Task to carry out.
Take the lines from the beginning of the data below through the line holding "(0.007, -0.030, 0.011)]" and return exactly those.
[Start]
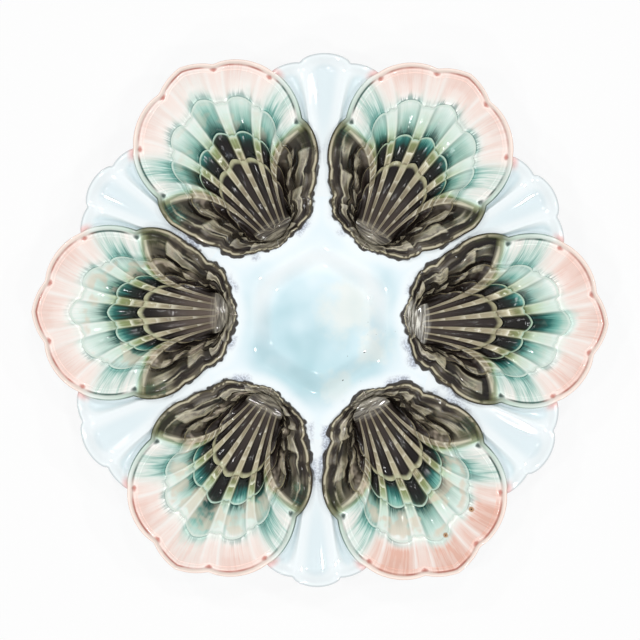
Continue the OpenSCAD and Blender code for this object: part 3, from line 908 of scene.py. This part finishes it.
# The ground's form: it climbs from the hinges to the rim, and dips to the six-sided dish.
ground = Shape("ground_form")
spot_x, spot_y = [ground.part(ground.place(), axis) for axis in ("X", "Y")]
spot_r = (spot_x * spot_x + spot_y * spot_y) ** 0.5
climb = ground.math("MAXIMUM", spot_r - ground.size("Climb from", hinge_r), 0)
climb = ground.size("Rim rise", rim_rise) * (climb / ground.size("Climb length", shell_l)) ** 2
corner = 0.0
for k in range(shells):
    way = turned(1, k * pitch)
    along = spot_x * way[0] + spot_y * way[1]
    corner = corner + ground.math("MAXIMUM", along * hexagon_scale, 0) ** hexagon_power
from_middle = corner ** (1 / hexagon_power) / hexagon_scale
side_share = from_middle / ground.size("Dish radius", dish_r)
fall = ground.step(side_share, 1, ground.size("Flat share", dish_floor_share))
fall = fall * ground.size("Dish depth", dish_depth)
beneath = ground.mark("beneath") * ground.size("Wall", wall)
ground_place = ground.size("Ground height", ground_z) + climb - fall + ground.mark("relief") - beneath
ground.end(ground.given("Mesh"), ground.vector(spot_x, spot_y, ground_place))

# Cream clouds in the dish's glaze, right of its middle: where each one lies and how far it reaches.
cream_clouds = [(0.013, 0.006, 0.019), (0.025, -0.014, 0.012), (0.007, -0.030, 0.011)]


def ground_glaze():
    """One pale ice-blue glaze, cloudy in the dish and nearly white near the shells."""
    g = Glaze("ground_glaze")
    gap, near_rib, relief, rim = g.mark("gap"), g.mark("near_rib"), g.mark("relief"), g.mark("rim")
    place = g.place()
    cloud = g.noise(place, 46, 2.0)
    wisp = g.noise(place, 120, 3.0)
    speck = g.noise(place, 520, 0.0)
    x, y = g.part(place, "X"), g.part(place, "Y")
    from_middle = g.math("SQRT", x * x + y * y, 0)
    # The glaze is paler towards +Y.
    g.colour = g.ramp(0.25 + 0.5 * cloud + y * 2.6, [
        (0.38, 176, 210, 218), (0.45, 192, 221, 229), (0.52, 208, 231, 238),
        (0.60, 220, 238, 244), (0.68, 230, 243, 247),
    ])
    for cream_x, cream_y, cream_r in cream_clouds:
        aside, ahead = x - cream_x, y - cream_y
        from_cream = g.math("SQRT", aside * aside + ahead * ahead, 0) + 0.026 * (wisp - 0.5)
        g.lay((244, 240, 230), g.step(from_cream, cream_r, 0.002) * 0.55)
    # Painted light lightens the dish's sloping sides towards +Y, against their shade, and the dish is
    # darker towards -Y.
    sides = g.spot(from_middle, 0.028, 0.009) * g.step(y, -0.016, 0.012)
    g.lay((250, 254, 255), sides * 0.8)
    low_side = g.step(y, -0.004, -0.030) * g.step(from_middle, 0.040, 0.030)
    g.lay((178, 216, 222), low_side * 0.35)
    plain = g.step(from_middle, 0.030, 0.044)
    g.lay(g.blend((222, 239, 246), (240, 248, 251), cloud), plain)
    near = g.step(gap, 7.0, 1.5) * g.step(from_middle, 0.062, 0.050)
    g.lay((243, 249, 251), near * 0.8)
    # In the fans the ridges are nearly white, and each hollow holds a breath of blue.
    fan = g.step(rim, 80, 70)
    g.lay((238, 245, 247), fan)
    g.lay((214, 229, 234), g.step(relief, -0.0006, -0.0022) * 0.75)
    g.lay((184, 194, 196), g.spot(rim, 0.6, 0.7) * 0.6)
    # The shells' brown creeps over their edge, and slate blue runs from it.
    brown_side = g.step(near_rib, 3.0, 3.6)
    creep = g.noise(place, 190, 1.0)
    ragged = gap - 4.4 * (creep - 0.48)
    run = g.step(ragged, 4.2, 1.4) * brown_side * g.step(cloud, 0.48, 0.56)
    run = run * g.step(near_rib, 5.5, 5.0)
    crawl = g.step(g.noise(place, 1100, 1.0), 0.40, 0.56)
    slate = g.blend((200, 210, 226), (106, 114, 140), crawl)
    g.lay(slate, run * 0.65)
    g.lay((46, 40, 35), g.step(ragged, 0.7, 0.2) * brown_side)
    lower_right = g.step(x, 0.004, 0.008) * g.step(y, 0, -0.004) * g.step(from_middle, 0.036, 0.030)
    g.lay((52, 56, 56), g.step(speck, 0.80, 0.83) * lower_right)
    blush = g.step(gap, 3.6, 0.5) * g.step(near_rib, 1.80, 1.6) * g.step(near_rib, 1.2, 1.4)
    g.lay((236, 178, 172), blush * 0.7)
    return g.finish(0.05 + 0.07 * cloud, wisp, ground_ripple, 0.3 + 0.4 * wisp)


pale_glaze = ground_glaze()
ground.run(dish, pale_glaze)
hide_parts("centre_dish")
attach(dish, "root")

# Rim fans
# Between two shells the ground spreads into a small fan with three hollows and a lobed edge. The
# ridges between the hollows are sharp in the mould, so the glaze leaves them nearly white.
fan_reach = 0.0078
fan_notch = 0.0041
side_lobe_share = 0.3
hollow_depth = 0.0024
hollow_from_mm, hollow_fade_mm = 1.6, 6.0
fan_edge_h, fan_edge_mm = 0.0011, 4.5
fan_notch_at = 0.275
fan_columns = 72
shoulder_rib = 1.75
fan_round, under_round = 0.0016, 0.0012
fan_notch_plan = turned(outline(fan_rib, 2) * shell_l, outline(fan_rib, 1)) + [hinge_r, 0]
fan_r = np.linalg.norm(fan_notch_plan) + fan_reach


def fan_edge(start):
    """The fan's outer edge: a broad middle lobe and a flatter one on each side of it."""
    t = np.linspace(0, 1, fan_columns + 1)
    aside = np.minimum(t, 1 - t) / fan_notch_at
    middle = np.clip((t - fan_notch_at) / (1 - 2 * fan_notch_at), 0, 1)
    lobe = np.sqrt(np.sin(np.pi * middle))
    lobe += side_lobe_share * np.sqrt(np.sin(np.pi * np.clip(aside, 0, 1))) * (aside < 1)
    r = np.linalg.norm(start, axis=-1)
    corner = mix(r[0], r[-1], t) + lobe_swell * 0.25
    full = mix(corner, fan_r - fan_notch, np.clip(aside, 0, 1) ** 0.8) + fan_notch * lobe
    return start * (full / r)[:, None]


def fan_relief(plan, edge):
    """Three hollows between ridges that run smoothly from the neck to the edge's notches."""
    middle_way = math.degrees(math.atan2(*plan[0].mean(axis=0)[::-1]))
    ahead, across = turned(1, middle_way), turned(1, middle_way + 90)
    r = np.linalg.norm(plan, axis=-1)
    angle = np.degrees(np.arctan2(plan @ across, plan @ ahead))
    bounds = [np.interp(r, r[:, i], angle[:, i]) for i in (0, -1)]
    s = np.clip((r - r[0].mean()) / (fan_r - r[0].mean()), 0, 1)
    first, last = angle[0], np.degrees(np.arctan2(edge @ across, edge @ ahead))
    ridges = []
    for share in (fan_notch_at, 1 - fan_notch_at):
        low = first[0] + (first[-1] - first[0]) * mix(1 / 3, 2 / 3, share > 0.5)
        high = np.interp(share, np.linspace(0, 1, len(last)), last)
        ridges.append(mix(low, high, s**0.75))
    lines = [bounds[0], ridges[0], ridges[1], bounds[1]]
    curve = np.zeros_like(r)
    for low, high in zip(lines[:-1], lines[1:]):
        wave = (angle - low) / np.where(np.abs(high - low) > 1e-6, high - low, 1)
        curve = np.maximum(curve, np.sin(np.pi * np.clip(wave, 0, 1)) ** 1.4)
    gap = np.linalg.norm(plan.reshape(-1, 1, 2) - edge[None], axis=-1).min(axis=1).reshape(r.shape)
    gap_mm = gap * 1000
    swell = np.sin(np.pi / 2 * np.clip(s / 0.8, 0, 1)) ** 2
    swell = swell * ease((gap_mm - hollow_from_mm) / hollow_fade_mm)
    return -hollow_depth * curve * swell + fan_edge_h * ease(1 - gap_mm / fan_edge_mm), gap


for k in range(shells):
    inner = [cross_row(k, u, fan_columns) for u in np.linspace(neck_rib, shoulder_rib, 54)]
    notches = cross_row(k, fan_rib, fan_columns)
    inner += [mix(inner[-1], notches, t) for t in (0.2, 0.4, 0.6, 0.8, 1.0)]
    edge = fan_edge(inner[-1])
    shares = np.concatenate([np.linspace(0.04, 0.86, 24), np.linspace(0.89, 1, 12)])
    plan_rows = inner + [mix(inner[-1], edge, t) for t in shares]
    plan = np.stack(plan_rows)
    relief, out = fan_relief(plan, edge)
    relief -= rounding(out, fan_round, fan_round)
    plan, relief, out = plan.reshape(-1, 2), relief.ravel(), out.ravel()
    gap, near_rib = near_shells(plan)
    marks = {"gap": gap, "near_rib": near_rib, "relief": relief, "rim": out * 1000}
    under_lift = rounding(out, under_round, under_round)
    faces = quads(len(plan_rows), fan_columns + 1)
    piece = ground_piece(f"fan_{k + 1}", plan, faces, marks, under_lift)
    ground.run(piece, pale_glaze)
    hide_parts(f"rim_fan_{k + 1}")
    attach(piece, "root")

# Foot ring
# The ring that the plate stands on, trimmed round on the wheel. Its glaze is wiped off the base
# before firing, so the buff clay shows there.
foot_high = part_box("foot_ring")[1]
foot_w = 0.0046
clay_grain = 0.00008
swept = Shape("foot_sweep")
counts = {"Size X": 1.0, "Size Y": 1.0, "Vertices X": 361, "Vertices Y": 41}
foot_grid = swept.node("GeometryNodeMeshGrid", {}, counts)
round_way, section_way = [swept.part(swept.place(), axis) * (2 * math.pi) for axis in ("X", "Y")]
width = swept.size("Foot width", foot_w)
height = swept.size("Foot height", foot_h)
squareness = swept.size("Squareness", 0.28)


def squared(operation):
    """The sine or cosine of the way round the section, pressed towards a square."""
    wave = swept.math(operation, section_way, 0)
    return swept.math("SIGN", wave, 0) * abs(wave) ** squareness


upward = squared("SINE")
taper = 1 - swept.size("Taper share", 0.17) * (1 - upward) / 2
ring_r = swept.size("Foot radius", foot_high[0] - foot_w / 2) + squared("COSINE") * taper * width / 2
ring_x = ring_r * swept.math("COSINE", round_way, 0)
ring_y = ring_r * swept.math("SINE", round_way, 0)
swept.end(foot_grid, swept.vector(ring_x, ring_y, height * (upward + 1) / 2))


def foot_glaze():
    g = Glaze("foot_glaze")
    grain = g.noise(g.place(), 900, 4.0)
    low = g.part(g.place(), "Z")
    g.colour = g.blend((206, 190, 160), (208, 228, 232), g.step(low, 0.0004, 0.0011))
    g.lay((150, 138, 116), g.step(grain, 0.62, 0.74) * 0.4)
    wiped = g.step(low, 0.0011, 0.0004)
    return g.finish(0.25 + 0.3 * wiped, grain, clay_grain, 0.3 - 0.3 * wiped)


foot = new_piece("foot", [(0, 0, 0)], [], {})
swept.run(foot, foot_glaze())
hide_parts("foot_ring")
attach(foot, "root")

# Studio
# A white sheet under the plate, a bright even room, and a ring of small lamps that only put
# crisp glints on the glaze, as bright windows round a table would.
half = 3.0
floor_level, room_level, sheet_share = 236, 0.29, 0.86
corners = [(-half, -half, 0), (half, -half, 0), (half, half, 0), (-half, half, 0)]
floor = new_piece("floor", corners, [(0, 1, 2, 3)], {})


class Backdrop(Rule):
    """The floor or the room: white to the eye and in reflections, and dimmer as a light."""

    def __init__(self, tree):
        self.tree = tree

    def seen(self):
        """1 for rays from the camera, in reflections and through glass."""
        rays = ("Is Camera Ray", "Is Glossy Ray", "Is Transmission Ray")
        camera_ray, glossy, through = [self.node("ShaderNodeLightPath", {}, {}, ray) for ray in rays]
        return self.math("MAXIMUM", self.math("MAXIMUM", camera_ray, glossy), through)

    def choose(self, share, first, second):
        return self.node("ShaderNodeMixShader", {}, {0: share, 1: first, 2: second})


floor_material = bpy.data.materials.new("white_sheet")
floor_material.use_nodes = True
sheet = Backdrop(floor_material.node_tree)
matt = Wire(sheet, sheet.tree.nodes["Principled BSDF"].outputs[0])
matt.socket.node.inputs["Base Color"].default_value = paint(*[floor_level] * 3)
matt.socket.node.inputs["Roughness"].default_value = 0.9
glow = sheet.node("ShaderNodeEmission", {}, {"Strength": 1.0})
# The rest of the share keeps the plate's shadow on the sheet.
surface = sheet.choose(sheet.seen() * sheet_share, matt, glow)
sheet.tree.links.new(surface.socket, sheet.tree.nodes["Material Output"].inputs["Surface"])
floor.data.materials.append(floor_material)

world = bpy.data.worlds.new("room")
bpy.context.scene.world = world
world.use_nodes = True
room = Backdrop(world.node_tree)
room.tree.nodes.clear()
bright = room.node("ShaderNodeBackground", {}, {"Strength": 1.0})
soft = room.node("ShaderNodeBackground", {}, {"Strength": room_level})
for light in (bright, soft):
    light.socket.node.inputs["Color"].default_value = (1, 1, 1, 1)
light_seen = room.choose(room.seen(), soft, bright)
room.tree.links.new(light_seen.socket, room.tree.nodes.new("ShaderNodeOutputWorld").inputs["Surface"])

# By turns the lamps stand further out and are brighter, or nearer and dimmer.
lamps, lamp_z, lamp_w, first_turn = 6, 0.95, 0.05, 130
lamp_kinds = [(0.80, 2.3), (0.46, 1.7)]
for i in range(lamps):
    lamp_r, power = lamp_kinds[i % 2]
    lamp_data = bpy.data.lights.new(f"lamp_{i + 1}", "AREA")
    lamp_data.shape = "SQUARE"
    lamp_data.size = lamp_w
    lamp_data.energy = power
    lamp = bpy.data.objects.new(lamp_data.name, lamp_data)
    lamp.location = (*turned(lamp_r, first_turn + 360 * i / lamps), lamp_z)
    lamp.rotation_mode = "QUATERNION"
    lamp.rotation_quaternion = (-lamp.location).to_track_quat("-Z", "Y")
    bpy.context.scene.collection.objects.link(lamp)

# The camera looks straight down, with the plate's +Y towards the picture's top edge.
frame_px, plate_px, plate_w = 640, 576, 0.2565
view_w = plate_w * frame_px / plate_px
camera_data = bpy.data.cameras.new("camera")
camera_data.lens = 85
camera_data.sensor_width = 36
camera = bpy.data.objects.new("camera", camera_data)
rim_z = cad_high[2] - shell_stand
distance = view_w / 2 / math.tan(math.atan(camera_data.sensor_width / 2 / camera_data.lens))
camera.location = (0, 0, rim_z + distance)
bpy.context.scene.collection.objects.link(camera)
bpy.context.scene.camera = camera
bpy.context.scene.view_settings.view_transform = "Standard"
[End]
Exercise output.
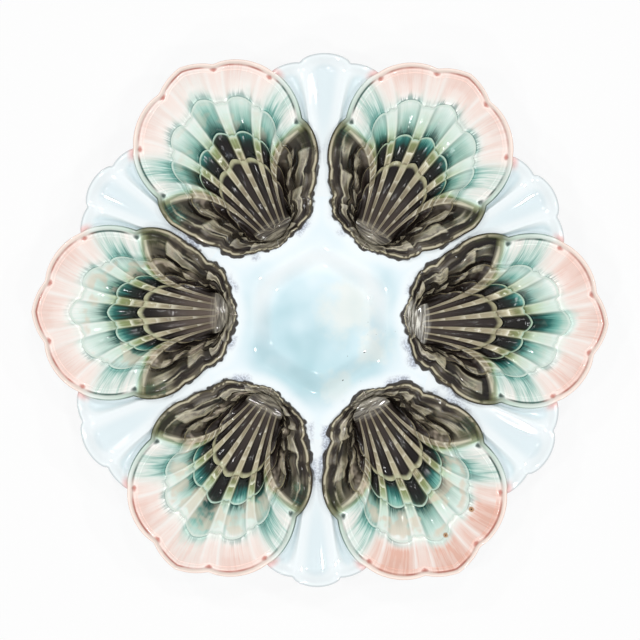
Continue the OpenSCAD and Blender code for this object: part 3, from line 908 of scene.py. This part finishes it.
# The ground's form: it climbs from the hinges to the rim, and dips to the six-sided dish.
ground = Shape("ground_form")
spot_x, spot_y = [ground.part(ground.place(), axis) for axis in ("X", "Y")]
spot_r = (spot_x * spot_x + spot_y * spot_y) ** 0.5
climb = ground.math("MAXIMUM", spot_r - ground.size("Climb from", hinge_r), 0)
climb = ground.size("Rim rise", rim_rise) * (climb / ground.size("Climb length", shell_l)) ** 2
corner = 0.0
for k in range(shells):
    way = turned(1, k * pitch)
    along = spot_x * way[0] + spot_y * way[1]
    corner = corner + ground.math("MAXIMUM", along * hexagon_scale, 0) ** hexagon_power
from_middle = corner ** (1 / hexagon_power) / hexagon_scale
side_share = from_middle / ground.size("Dish radius", dish_r)
fall = ground.step(side_share, 1, ground.size("Flat share", dish_floor_share))
fall = fall * ground.size("Dish depth", dish_depth)
beneath = ground.mark("beneath") * ground.size("Wall", wall)
ground_place = ground.size("Ground height", ground_z) + climb - fall + ground.mark("relief") - beneath
ground.end(ground.given("Mesh"), ground.vector(spot_x, spot_y, ground_place))

# Cream clouds in the dish's glaze, right of its middle: where each one lies and how far it reaches.
cream_clouds = [(0.013, 0.006, 0.019), (0.025, -0.014, 0.012), (0.007, -0.030, 0.011)]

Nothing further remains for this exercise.